The storm does not relate to the amendments that insert the Donetsk and Lugansk People’s Republics as regions having special status in Ukraine, but to the fact that the proposed amended article 133 continues to refer to Crimea as a constituent part of Ukraine.  

This is being interpreted by some people as an admission by the Donetsk and Lugansk People’s Republics that Crimea is still part of Ukraine.

This is nonsense.

Speaking for myself, I am always surprised by the attention people give to the wording of documents thrown up by the Ukrainian conflict.  Since there is no possibility the Ukrainians will ever carry out the provisions of these documents scrutinising them in such detail seems to me to be a waste of time.

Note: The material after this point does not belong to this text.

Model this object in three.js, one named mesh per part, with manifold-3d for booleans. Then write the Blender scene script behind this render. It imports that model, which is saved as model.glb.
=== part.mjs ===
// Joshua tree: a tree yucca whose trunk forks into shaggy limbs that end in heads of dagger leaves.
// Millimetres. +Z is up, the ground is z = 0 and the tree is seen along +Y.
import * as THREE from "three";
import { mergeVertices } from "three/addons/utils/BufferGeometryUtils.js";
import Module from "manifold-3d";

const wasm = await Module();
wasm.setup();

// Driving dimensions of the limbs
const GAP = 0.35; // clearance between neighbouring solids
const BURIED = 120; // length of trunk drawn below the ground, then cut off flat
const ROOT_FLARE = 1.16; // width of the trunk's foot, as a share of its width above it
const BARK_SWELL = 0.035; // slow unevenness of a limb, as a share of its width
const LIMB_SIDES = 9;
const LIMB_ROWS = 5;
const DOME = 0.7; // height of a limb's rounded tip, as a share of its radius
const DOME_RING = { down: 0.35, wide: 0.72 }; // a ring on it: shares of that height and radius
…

Anyway, what is being done here is a classic example of how not to read amendments to a legal document.

In the proposed constitutional negotiations the Donetsk and Lugansk People’s Republics would not be representing Crimea or Russia.  They would be representing themselves.  Whilst they can speak for themselves, they cannot speak for Crimea or Russia.

The Donetsk and Lugansk People's Republics are therefore entitled to demand on their own behalf that article 133 be amended to include them.  

The Donetsk and Lugansk People's Republics are not entitled to demand on Crimea's or Russia's behalf that article 133 be amended to omit Crimea. 

Were they to do so they would be acting in a way that implied they were representing Russia, confirming at a stroke the Ukrainian and Western claim that Russia controls them and that they are simply proxies of Russia. 

For obvious reasons neither the Donetsk nor the Lugansk People’s Republics nor the Russians (who have undoubtedly been consulted about these amendments) are prepared to let that happen, which is why the amendments do not concern the status of Crimea.

Ukraine’s recognition of Crimea as Russian is not a subject for negotiation between Ukraine and the Donetsk and Lugansk People’s Republics.  It is the subject of the negotiation that may one day happen between Ukraine and Russia.

Ukraine has already rejected the proposals and refuses to negotiate with the Donetsk and Lugansk People’s Republics (see Kiev Rebuffs Rebel Offer to Keep Donbass a Part of Ukraine, Russia Insider, 9th June 2015).  As I and others have said many times, there is no possibility Ukraine will ever willingly engage in negotiations or agree to such proposals.

In fact a strong case can be made - and has been made - that it is better for the Ukrainians, or at any rate for the Maidan movement, to lose the Donbass than agree to these proposals. 

If Ukraine were to lose the Donbass it would still be possible, at least in theory, to set up in what would be left of Ukraine the sort of monocultural Ukraine the Maidan movement aspires to.  It might also be possible, if only in theory, for this rump Ukraine one day to join the EU and NATO.  

Neither would however be possible, whether in theory or in practice, if Ukraine were restructured on confederal lines to include the Donbass in the way envisaged by the latest proposals.  

The Maidan movement is not reconciled to the loss of the Donbass and I doubt it ever will be.  At the same time it shows no willingness to compromise in a way that might offer some hope of keeping the Donbass in Ukraine.  Instead it continues with its disastrous all-or-nothing course of demanding return of the Donbass whilst refusing to compromise or negotiate.

That is not a formula for a “frozen conflict”, which is what some people are predicting.  It is a formula for war.

What that means is that when the fighting resumes in earnest, as it will, this minor episode will become a footnote, and will be quickly forgotten. Until then it makes makes much more sense to focus on the deteriorating situation on the ground than to worry about arcane legal points that are of only theoretical interest even to lawyers.